What a start! The tone is set and we can see what direction the lyrics are going to take us. Now, jump to the last verse:
Well, they passed a law in ‘64
To give those who ain’t got a little more
But it only goes so far
Because the law don’t change another’s mind
When all they see at hiring time
Is the line on the color bar
Wow! Lyrics that hit deep into the heart of American society – I love it! There is no need to agree with Hornsby, but I admire the way he pushes us to think. Just because things have always been a certain way, does not mean they have to remain. “That’s just the way it is” is being used with sincere verbal irony; the sarcasm of this line is at the heart of this song and should resonate with the listener way after it is finished. Note: do not miss the excellent piano solo. Note 2: I tried to show my appreciation for this song in a college fiction writing class by writing a short story based on it – the results were awful and yes, the text has been destroyed.
Down the Road Tonight
It is not easy to discuss prostitution delicately, but Hornsby has done it here. We are back to a rural setting and a young man who is discovering the ways of the world. He has gone and fallen in love with a woman who wants him to “just keep coming back” – for reasons he does not yet understand. They meet in a “local roadside shack” a “poor man’s Paris with a parking lot in the back.” He has clearly fallen for her and she insists that, “. . . don’t tell me she don’t love me / The money’s just a mere formality.” Ah-ha. Hornsby has successfully captured the duality of human nature and the constant struggle of innocence versus experience (William Blake would be proud). My heart goes out to this young man who has yet to discover the truth about the woman he loves.

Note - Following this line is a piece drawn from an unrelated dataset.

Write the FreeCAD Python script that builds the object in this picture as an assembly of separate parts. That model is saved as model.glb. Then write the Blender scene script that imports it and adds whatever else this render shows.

This song rocks a bit more than some of the others on this album. There are more contrasts in this song – not innocence and experience, but calm rural life compared to the fast life of stardom. As the speaker gains success, he moves to where the action is and away from where he was raised. The new world is foreign to him and he does not want to change and fit into this new place. This song has one of my favorite verses on the album:
She said, “Hey
I’m getting in the biz
Come on over
I’ll show you where some action is”
The chorus shows how he unashamedly refuses to give in and change his lifestyle or beliefs. In fact, he wants to leave, “Take me all the way back to the wild frontier.” He is going back to where it is “safe to roam.”
The River Runs Low
Considering writing only – this is my second favorite song on the album. This sparse song packs a punch – just a man with a piano, an accordion to fill the gaps, and lyrics that fit together perfectly. Hornsby uses a literary technique called pathetic fallacy – using inanimate objects (nature here) to show human emotion. In this song, the land is suffering from a drought, “Rain held back again / Haven’t felt a drop since you went away.” As the town suffers from a lack of rain, he suffers by not being with his love. The rest of the first verse displays what I love about the songwriting – it sets a clear scene and still connects to the speaker’s emotions:
Outside of town the hills are brown
I guess way out there you’d call them golden
Lines outside the welfare store
The clock is stopped at the bank next door
They yelled like hell when the boys left home
Now, just like you, they’re all gone
Great stuff! Hornsby carries the connection between nature and emotions through the heartfelt chorus:
The river runs low tonight
Eyes are closed on the waterline
The river runs low tonight
And you’re always drifting through my mind
The river runs low tonight
And nobody waits for the tide to rise
But I’m gonna wait til you make the river run high
I can never listen to this song just once. The layers just keep coming out in the music and the lyrics. To me, this is one of the high points of the album.
The Red Plains
The final track on The Way It Is is a story song. The story begins as a calm one, “Four walls I built one winter / She came to share my name / For years we lived as lovers on the open plains.” Now, as with most tales, there is no real story unless there is conflict. Here the conflict comes from a wildfire that is spreading across the dry, grassy plains. Musically, the conflict is heightened by a strong, driving rhythm guitar. The couple is clearly in love and he has tried to make her happy, “I gave her clothes and a diamond / She loved the things that shined.” Now, though survival is on question, Fire, smoked filled rooms / I hope I’ll be standing when the day is through.” Into every ideal life danger comes and sometime a realization also comes; in this song the speaker realizes that there are some things that may be more important than possessions, “But one day the gold and silver gets left behind.” This song is a great way to end an excellent debut album. This, like all of the other songs on this album, were co-written with Bruce’s brother Jonathan Hornsby.
There you have it – ten songs from one of the best debut albums released in the ‘80s. Bruce Hornsby and the Range would remain relevant with the release of their next two albums, Scenes from the Southside and Night on the Town. Each album had some successful singles, but would not achieve the success of The Way It Is. If, for some strange reason, you have not listened to The Way It Is closely, take the time and do it now. Bruce Hornsby will continue to produce quality music, but this album is one that every fan of the ‘80s NEEDS to be familiar with. I hope you enjoyed this and feel the need to revisit this excellent musician and songwriter. If this is your first listen to this excellent, talented musician, then don’t stop – keep listening!